> _AIM OF THE TASK_:
Set down only the lines running from the one with "flank_foot = root" to the one with "bpy.data.objects.remove(obj)", both lines included, exactly as they stand, please.

> _MATERIAL PROVIDED_:
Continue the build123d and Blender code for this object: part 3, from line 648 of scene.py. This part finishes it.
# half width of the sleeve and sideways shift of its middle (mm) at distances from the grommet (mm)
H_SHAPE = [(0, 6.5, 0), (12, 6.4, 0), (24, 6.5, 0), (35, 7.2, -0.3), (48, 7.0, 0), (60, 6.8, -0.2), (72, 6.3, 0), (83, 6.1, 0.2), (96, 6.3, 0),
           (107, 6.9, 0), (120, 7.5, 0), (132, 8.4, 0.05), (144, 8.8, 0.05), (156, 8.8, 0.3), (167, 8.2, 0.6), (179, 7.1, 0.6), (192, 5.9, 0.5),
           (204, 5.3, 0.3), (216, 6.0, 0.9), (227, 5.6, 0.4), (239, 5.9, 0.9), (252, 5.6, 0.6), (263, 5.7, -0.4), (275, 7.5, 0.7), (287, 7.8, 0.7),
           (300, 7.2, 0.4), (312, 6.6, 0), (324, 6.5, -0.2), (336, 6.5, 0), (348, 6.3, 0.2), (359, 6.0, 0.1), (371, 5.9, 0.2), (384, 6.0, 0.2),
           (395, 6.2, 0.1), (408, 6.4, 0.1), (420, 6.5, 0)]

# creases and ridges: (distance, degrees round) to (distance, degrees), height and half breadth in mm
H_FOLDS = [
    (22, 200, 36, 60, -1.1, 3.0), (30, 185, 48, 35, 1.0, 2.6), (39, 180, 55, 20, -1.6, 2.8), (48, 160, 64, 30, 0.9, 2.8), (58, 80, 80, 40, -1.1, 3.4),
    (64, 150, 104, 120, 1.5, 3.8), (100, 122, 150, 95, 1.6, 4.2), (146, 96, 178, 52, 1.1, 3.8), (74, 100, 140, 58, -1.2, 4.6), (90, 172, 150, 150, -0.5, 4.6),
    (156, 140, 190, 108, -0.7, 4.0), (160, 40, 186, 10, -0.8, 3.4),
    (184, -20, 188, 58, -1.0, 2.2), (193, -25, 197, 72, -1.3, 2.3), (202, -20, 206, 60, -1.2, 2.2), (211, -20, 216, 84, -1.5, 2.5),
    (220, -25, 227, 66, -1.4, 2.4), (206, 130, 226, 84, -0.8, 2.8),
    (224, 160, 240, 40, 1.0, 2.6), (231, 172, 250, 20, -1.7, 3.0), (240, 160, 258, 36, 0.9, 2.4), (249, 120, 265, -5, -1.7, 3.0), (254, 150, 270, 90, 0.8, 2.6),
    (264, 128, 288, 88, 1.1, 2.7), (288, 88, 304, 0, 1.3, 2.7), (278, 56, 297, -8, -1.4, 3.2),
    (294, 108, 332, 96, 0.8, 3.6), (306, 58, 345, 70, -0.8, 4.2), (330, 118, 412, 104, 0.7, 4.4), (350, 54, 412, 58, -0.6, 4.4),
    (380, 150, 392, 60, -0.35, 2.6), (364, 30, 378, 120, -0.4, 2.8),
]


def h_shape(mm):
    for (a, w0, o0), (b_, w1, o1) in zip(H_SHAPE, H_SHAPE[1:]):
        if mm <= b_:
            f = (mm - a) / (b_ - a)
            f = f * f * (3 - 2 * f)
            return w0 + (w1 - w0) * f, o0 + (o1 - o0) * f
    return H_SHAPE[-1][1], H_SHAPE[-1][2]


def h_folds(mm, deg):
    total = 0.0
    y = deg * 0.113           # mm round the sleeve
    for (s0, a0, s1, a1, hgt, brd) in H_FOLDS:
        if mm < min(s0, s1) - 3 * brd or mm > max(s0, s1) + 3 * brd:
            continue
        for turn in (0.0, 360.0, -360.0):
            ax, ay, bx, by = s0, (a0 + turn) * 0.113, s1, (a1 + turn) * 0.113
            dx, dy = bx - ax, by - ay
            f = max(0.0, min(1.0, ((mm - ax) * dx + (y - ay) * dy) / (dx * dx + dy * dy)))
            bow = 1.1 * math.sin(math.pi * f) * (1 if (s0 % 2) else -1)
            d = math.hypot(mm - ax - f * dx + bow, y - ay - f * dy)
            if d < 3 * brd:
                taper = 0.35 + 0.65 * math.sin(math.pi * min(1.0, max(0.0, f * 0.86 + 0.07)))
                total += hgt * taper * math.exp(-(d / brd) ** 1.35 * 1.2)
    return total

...

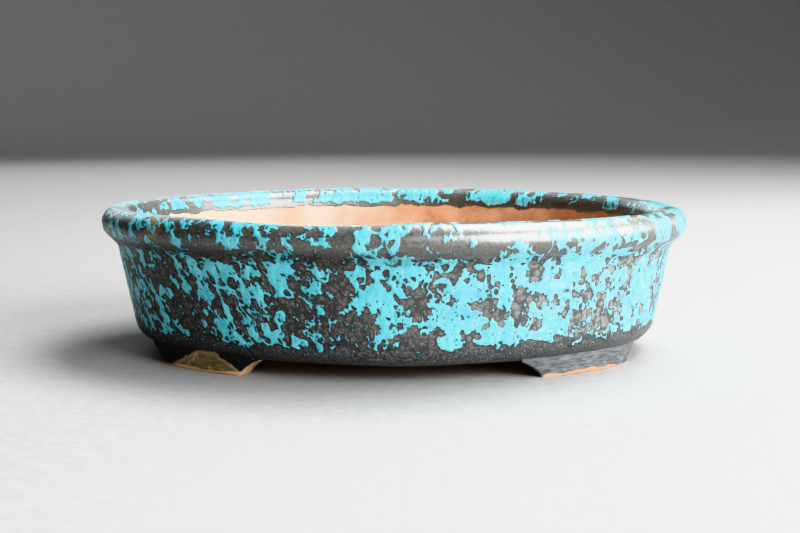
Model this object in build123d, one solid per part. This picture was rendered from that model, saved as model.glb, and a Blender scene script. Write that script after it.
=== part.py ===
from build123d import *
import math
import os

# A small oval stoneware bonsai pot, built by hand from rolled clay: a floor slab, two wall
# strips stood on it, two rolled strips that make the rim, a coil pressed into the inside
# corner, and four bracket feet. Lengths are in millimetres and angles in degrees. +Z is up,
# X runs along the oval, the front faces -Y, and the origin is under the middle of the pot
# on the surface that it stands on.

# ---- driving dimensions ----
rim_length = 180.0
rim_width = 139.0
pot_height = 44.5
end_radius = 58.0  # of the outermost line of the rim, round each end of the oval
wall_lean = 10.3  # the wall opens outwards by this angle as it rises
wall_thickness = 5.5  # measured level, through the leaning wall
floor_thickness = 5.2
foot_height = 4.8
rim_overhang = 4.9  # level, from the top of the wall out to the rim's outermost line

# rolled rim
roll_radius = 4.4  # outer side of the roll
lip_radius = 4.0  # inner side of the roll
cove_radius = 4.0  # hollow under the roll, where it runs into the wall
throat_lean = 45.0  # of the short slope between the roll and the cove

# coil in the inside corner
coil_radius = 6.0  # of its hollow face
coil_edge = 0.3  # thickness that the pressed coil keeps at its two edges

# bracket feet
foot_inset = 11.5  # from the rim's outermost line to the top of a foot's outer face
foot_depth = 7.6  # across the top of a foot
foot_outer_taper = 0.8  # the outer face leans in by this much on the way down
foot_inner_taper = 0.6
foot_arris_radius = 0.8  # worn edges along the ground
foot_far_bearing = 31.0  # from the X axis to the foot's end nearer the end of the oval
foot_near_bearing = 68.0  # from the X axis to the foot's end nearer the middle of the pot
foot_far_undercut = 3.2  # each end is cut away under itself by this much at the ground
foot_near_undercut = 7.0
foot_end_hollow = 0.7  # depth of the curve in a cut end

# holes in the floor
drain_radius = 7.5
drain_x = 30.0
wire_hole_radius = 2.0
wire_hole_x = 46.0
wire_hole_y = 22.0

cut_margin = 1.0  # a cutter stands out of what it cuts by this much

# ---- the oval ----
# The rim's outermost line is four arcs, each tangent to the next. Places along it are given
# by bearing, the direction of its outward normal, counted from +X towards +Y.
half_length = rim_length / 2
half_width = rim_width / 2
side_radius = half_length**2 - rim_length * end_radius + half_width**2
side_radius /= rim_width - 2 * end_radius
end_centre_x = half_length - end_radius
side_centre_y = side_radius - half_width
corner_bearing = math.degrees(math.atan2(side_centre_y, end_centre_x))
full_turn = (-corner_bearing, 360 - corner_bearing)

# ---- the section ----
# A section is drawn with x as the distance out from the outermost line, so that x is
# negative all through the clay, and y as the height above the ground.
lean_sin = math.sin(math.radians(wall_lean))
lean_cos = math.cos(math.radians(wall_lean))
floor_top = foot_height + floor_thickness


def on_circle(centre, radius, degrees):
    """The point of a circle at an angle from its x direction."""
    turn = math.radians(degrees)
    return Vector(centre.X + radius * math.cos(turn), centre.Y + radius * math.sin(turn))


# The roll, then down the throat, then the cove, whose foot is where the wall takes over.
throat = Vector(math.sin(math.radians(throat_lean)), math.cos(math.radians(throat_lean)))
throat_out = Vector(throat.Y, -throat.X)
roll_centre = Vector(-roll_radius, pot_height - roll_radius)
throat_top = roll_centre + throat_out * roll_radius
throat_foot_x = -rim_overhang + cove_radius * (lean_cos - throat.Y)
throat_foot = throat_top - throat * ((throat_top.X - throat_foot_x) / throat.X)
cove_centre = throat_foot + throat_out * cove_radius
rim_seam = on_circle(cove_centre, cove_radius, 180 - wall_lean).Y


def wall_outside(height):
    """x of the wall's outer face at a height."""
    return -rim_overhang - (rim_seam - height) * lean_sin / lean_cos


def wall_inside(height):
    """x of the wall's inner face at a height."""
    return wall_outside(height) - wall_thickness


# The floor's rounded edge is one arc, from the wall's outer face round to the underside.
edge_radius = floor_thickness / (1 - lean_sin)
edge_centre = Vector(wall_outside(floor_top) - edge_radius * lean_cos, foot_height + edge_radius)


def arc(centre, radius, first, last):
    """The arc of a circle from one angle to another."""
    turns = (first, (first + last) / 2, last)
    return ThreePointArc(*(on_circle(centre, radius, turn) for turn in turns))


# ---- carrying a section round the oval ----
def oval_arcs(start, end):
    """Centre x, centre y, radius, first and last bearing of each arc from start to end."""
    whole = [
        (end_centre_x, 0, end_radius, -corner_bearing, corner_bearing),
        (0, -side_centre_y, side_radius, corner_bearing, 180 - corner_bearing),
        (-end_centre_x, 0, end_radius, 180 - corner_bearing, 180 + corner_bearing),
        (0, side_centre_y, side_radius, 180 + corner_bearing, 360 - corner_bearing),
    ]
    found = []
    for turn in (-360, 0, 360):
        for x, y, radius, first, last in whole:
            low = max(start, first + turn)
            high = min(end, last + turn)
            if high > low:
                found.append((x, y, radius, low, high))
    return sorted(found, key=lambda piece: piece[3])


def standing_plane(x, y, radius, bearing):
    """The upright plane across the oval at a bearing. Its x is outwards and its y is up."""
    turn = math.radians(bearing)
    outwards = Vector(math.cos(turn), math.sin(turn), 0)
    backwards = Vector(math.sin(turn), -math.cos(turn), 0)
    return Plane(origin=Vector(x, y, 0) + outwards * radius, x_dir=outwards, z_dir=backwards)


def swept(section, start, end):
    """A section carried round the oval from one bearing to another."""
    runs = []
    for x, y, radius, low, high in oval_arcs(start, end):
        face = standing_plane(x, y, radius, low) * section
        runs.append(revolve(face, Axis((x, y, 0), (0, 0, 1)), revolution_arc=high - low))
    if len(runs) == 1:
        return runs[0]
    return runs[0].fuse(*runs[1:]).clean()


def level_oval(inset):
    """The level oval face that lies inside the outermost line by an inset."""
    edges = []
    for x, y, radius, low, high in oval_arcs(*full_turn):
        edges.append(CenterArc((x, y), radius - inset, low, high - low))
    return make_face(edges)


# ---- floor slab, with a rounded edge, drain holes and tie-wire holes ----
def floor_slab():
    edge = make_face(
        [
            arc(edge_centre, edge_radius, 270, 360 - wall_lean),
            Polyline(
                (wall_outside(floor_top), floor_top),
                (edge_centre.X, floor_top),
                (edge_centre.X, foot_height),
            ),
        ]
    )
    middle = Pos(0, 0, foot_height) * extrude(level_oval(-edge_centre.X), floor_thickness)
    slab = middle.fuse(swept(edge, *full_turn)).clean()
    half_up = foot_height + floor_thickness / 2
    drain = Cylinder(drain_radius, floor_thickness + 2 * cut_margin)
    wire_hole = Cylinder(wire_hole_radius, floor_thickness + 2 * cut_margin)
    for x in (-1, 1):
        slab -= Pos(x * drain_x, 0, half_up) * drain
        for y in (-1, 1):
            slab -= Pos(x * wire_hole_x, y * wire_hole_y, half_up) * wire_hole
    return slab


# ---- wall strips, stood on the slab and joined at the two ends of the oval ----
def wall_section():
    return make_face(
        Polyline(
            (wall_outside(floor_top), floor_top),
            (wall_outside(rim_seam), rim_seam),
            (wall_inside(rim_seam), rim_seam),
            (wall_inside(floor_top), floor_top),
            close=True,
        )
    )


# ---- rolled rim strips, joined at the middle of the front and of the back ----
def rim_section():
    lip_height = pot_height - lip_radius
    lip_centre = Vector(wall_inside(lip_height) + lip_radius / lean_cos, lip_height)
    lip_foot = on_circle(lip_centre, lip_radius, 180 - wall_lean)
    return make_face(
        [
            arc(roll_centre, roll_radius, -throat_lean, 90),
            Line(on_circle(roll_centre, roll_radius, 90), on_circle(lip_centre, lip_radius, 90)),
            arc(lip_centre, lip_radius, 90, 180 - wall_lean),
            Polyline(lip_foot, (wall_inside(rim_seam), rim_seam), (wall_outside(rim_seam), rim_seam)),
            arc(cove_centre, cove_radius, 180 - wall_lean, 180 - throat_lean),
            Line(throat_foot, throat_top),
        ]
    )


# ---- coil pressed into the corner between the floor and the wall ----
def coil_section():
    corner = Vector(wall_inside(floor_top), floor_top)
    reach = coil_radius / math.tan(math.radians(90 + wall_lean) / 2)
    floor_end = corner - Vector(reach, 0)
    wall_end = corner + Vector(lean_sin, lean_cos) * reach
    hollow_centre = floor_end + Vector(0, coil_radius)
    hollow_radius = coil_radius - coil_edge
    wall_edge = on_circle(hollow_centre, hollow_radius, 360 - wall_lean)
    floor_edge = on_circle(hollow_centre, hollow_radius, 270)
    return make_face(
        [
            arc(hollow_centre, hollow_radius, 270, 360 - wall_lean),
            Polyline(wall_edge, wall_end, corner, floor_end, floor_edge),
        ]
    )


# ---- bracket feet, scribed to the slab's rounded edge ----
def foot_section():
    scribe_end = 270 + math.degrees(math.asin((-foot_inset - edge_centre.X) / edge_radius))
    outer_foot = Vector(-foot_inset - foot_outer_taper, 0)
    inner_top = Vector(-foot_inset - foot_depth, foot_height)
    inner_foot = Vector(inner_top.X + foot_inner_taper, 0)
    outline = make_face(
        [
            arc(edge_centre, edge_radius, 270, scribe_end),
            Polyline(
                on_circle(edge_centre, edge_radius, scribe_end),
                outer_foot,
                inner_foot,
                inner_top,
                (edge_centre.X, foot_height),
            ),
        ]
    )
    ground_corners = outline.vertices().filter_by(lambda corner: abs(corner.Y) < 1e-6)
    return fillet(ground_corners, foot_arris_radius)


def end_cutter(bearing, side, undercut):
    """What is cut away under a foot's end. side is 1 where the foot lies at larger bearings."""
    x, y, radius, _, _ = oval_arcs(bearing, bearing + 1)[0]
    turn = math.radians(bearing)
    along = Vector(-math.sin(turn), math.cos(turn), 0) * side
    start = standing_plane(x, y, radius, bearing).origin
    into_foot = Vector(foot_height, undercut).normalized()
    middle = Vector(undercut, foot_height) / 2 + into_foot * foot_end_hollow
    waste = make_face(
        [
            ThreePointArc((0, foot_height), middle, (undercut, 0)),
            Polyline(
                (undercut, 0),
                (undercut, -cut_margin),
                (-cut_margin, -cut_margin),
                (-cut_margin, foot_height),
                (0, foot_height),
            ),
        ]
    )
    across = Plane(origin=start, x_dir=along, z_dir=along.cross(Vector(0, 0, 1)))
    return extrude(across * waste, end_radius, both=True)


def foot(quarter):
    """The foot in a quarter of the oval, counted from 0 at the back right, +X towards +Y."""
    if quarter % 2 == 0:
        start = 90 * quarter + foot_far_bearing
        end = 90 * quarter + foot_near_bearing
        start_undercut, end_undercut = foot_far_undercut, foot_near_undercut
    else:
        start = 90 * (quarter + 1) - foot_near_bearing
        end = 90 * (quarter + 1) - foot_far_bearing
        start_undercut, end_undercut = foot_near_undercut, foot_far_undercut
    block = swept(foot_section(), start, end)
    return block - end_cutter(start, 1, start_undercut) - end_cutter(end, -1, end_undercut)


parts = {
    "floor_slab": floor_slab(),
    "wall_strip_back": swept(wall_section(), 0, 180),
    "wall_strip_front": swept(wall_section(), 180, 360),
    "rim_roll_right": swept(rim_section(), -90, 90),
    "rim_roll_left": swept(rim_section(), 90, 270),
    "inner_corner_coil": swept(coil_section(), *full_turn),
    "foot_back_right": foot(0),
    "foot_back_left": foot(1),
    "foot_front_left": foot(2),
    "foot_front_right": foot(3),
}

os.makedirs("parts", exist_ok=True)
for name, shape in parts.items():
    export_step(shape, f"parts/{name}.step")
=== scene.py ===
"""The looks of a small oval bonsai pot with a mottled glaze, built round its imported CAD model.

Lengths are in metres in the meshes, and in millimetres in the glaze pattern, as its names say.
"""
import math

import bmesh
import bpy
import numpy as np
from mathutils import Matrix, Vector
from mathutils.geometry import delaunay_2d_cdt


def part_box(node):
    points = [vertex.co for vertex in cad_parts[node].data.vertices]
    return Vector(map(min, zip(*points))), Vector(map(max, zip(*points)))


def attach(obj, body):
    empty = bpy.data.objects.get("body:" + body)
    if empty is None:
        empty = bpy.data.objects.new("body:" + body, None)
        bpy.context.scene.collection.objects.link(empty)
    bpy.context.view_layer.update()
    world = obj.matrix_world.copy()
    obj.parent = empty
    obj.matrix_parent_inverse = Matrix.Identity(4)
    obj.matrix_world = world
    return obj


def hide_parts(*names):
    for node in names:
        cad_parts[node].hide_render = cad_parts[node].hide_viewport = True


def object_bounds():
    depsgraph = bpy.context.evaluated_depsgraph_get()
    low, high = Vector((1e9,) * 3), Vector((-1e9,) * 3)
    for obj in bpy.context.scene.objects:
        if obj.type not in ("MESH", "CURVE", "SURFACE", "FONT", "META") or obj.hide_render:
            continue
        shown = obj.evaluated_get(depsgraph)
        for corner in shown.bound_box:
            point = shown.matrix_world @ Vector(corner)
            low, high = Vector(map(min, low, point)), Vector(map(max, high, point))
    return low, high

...

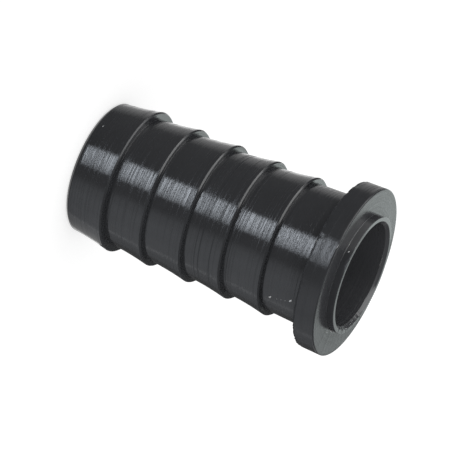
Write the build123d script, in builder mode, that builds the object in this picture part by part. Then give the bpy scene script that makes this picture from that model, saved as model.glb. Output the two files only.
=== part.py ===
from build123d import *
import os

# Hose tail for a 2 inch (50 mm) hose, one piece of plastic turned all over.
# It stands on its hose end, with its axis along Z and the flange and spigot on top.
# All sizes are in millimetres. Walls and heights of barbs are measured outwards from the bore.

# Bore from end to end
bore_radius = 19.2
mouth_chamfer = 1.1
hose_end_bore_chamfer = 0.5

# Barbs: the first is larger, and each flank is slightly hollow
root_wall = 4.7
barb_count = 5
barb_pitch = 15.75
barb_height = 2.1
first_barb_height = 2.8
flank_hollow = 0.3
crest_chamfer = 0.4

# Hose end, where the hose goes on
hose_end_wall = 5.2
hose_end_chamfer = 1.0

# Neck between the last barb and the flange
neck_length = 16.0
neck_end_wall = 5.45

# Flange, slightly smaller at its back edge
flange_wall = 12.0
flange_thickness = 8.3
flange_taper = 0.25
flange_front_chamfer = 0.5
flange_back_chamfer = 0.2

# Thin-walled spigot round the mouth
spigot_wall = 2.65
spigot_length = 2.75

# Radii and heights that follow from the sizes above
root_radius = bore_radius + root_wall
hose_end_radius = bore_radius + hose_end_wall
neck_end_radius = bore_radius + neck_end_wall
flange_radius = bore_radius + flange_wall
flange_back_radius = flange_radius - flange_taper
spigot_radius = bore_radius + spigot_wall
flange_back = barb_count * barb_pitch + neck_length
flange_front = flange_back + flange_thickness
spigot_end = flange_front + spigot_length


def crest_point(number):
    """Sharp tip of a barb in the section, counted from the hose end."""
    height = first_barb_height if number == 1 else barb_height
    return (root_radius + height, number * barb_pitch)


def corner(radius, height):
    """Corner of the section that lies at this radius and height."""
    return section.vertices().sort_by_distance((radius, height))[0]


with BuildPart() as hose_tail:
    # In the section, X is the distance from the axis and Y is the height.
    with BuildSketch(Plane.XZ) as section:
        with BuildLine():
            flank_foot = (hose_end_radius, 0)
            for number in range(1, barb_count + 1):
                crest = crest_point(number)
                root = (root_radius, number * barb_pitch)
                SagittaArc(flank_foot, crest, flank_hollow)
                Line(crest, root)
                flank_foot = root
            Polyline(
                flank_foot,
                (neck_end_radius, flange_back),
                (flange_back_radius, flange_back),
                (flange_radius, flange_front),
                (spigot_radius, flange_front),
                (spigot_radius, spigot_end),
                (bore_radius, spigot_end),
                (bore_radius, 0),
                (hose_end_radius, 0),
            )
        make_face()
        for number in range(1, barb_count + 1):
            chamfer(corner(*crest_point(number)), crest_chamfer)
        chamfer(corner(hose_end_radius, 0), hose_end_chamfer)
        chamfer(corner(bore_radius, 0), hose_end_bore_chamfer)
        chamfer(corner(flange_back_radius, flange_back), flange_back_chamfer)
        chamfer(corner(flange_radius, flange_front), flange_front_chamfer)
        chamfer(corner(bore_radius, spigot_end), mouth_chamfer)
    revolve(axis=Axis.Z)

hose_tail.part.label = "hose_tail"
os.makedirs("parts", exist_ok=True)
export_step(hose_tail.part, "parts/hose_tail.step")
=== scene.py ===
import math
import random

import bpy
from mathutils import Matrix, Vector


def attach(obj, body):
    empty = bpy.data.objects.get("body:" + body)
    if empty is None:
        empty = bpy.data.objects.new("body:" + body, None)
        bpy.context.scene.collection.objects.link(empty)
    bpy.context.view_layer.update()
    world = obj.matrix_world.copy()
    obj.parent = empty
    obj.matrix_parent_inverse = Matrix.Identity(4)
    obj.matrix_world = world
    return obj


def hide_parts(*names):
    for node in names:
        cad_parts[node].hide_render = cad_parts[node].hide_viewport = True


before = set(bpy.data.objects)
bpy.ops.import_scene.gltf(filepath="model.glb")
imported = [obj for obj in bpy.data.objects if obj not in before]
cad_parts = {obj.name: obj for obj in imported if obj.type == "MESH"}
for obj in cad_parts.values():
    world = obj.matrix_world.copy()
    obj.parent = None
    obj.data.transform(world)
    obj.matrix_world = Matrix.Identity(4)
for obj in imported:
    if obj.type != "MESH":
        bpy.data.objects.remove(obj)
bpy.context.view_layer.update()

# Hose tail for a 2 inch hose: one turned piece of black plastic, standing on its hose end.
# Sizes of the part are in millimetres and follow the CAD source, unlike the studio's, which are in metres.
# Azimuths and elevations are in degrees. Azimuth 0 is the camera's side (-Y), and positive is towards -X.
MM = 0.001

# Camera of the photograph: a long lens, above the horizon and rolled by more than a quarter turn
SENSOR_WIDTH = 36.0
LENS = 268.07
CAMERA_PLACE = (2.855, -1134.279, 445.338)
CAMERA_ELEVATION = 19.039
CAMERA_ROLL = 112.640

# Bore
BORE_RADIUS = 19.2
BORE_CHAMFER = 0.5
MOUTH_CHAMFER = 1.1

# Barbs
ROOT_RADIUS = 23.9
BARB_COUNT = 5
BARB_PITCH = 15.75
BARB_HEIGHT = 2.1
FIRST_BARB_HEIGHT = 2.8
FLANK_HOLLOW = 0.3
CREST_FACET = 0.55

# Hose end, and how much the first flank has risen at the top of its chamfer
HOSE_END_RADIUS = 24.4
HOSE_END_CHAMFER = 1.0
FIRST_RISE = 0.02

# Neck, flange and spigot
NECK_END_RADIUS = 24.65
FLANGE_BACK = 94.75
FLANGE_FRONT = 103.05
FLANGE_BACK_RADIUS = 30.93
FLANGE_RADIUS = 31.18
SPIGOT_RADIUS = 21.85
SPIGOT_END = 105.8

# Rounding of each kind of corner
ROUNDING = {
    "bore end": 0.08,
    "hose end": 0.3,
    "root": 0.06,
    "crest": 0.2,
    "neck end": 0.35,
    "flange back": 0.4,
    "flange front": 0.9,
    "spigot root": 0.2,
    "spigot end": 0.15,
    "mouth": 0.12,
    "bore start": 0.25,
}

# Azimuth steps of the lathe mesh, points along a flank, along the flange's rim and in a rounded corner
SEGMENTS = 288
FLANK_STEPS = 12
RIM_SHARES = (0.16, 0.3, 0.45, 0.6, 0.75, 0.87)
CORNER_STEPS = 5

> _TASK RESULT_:
                flank_foot = root
            Polyline(
                flank_foot,
                (neck_end_radius, flange_back),
                (flange_back_radius, flange_back),
                (flange_radius, flange_front),
                (spigot_radius, flange_front),
                (spigot_radius, spigot_end),
                (bore_radius, spigot_end),
                (bore_radius, 0),
                (hose_end_radius, 0),
            )
        make_face()
        for number in range(1, barb_count + 1):
            chamfer(corner(*crest_point(number)), crest_chamfer)
        chamfer(corner(hose_end_radius, 0), hose_end_chamfer)
        chamfer(corner(bore_radius, 0), hose_end_bore_chamfer)
        chamfer(corner(flange_back_radius, flange_back), flange_back_chamfer)
        chamfer(corner(flange_radius, flange_front), flange_front_chamfer)
        chamfer(corner(bore_radius, spigot_end), mouth_chamfer)
    revolve(axis=Axis.Z)

hose_tail.part.label = "hose_tail"
os.makedirs("parts", exist_ok=True)
export_step(hose_tail.part, "parts/hose_tail.step")
=== scene.py ===
import math
import random

import bpy
from mathutils import Matrix, Vector


def attach(obj, body):
    empty = bpy.data.objects.get("body:" + body)
    if empty is None:
        empty = bpy.data.objects.new("body:" + body, None)
        bpy.context.scene.collection.objects.link(empty)
    bpy.context.view_layer.update()
    world = obj.matrix_world.copy()
    obj.parent = empty
    obj.matrix_parent_inverse = Matrix.Identity(4)
    obj.matrix_world = world
    return obj


def hide_parts(*names):
    for node in names:
        cad_parts[node].hide_render = cad_parts[node].hide_viewport = True


before = set(bpy.data.objects)
bpy.ops.import_scene.gltf(filepath="model.glb")
imported = [obj for obj in bpy.data.objects if obj not in before]
cad_parts = {obj.name: obj for obj in imported if obj.type == "MESH"}
for obj in cad_parts.values():
    world = obj.matrix_world.copy()
    obj.parent = None
    obj.data.transform(world)
    obj.matrix_world = Matrix.Identity(4)
for obj in imported:
    if obj.type != "MESH":
        bpy.data.objects.remove(obj)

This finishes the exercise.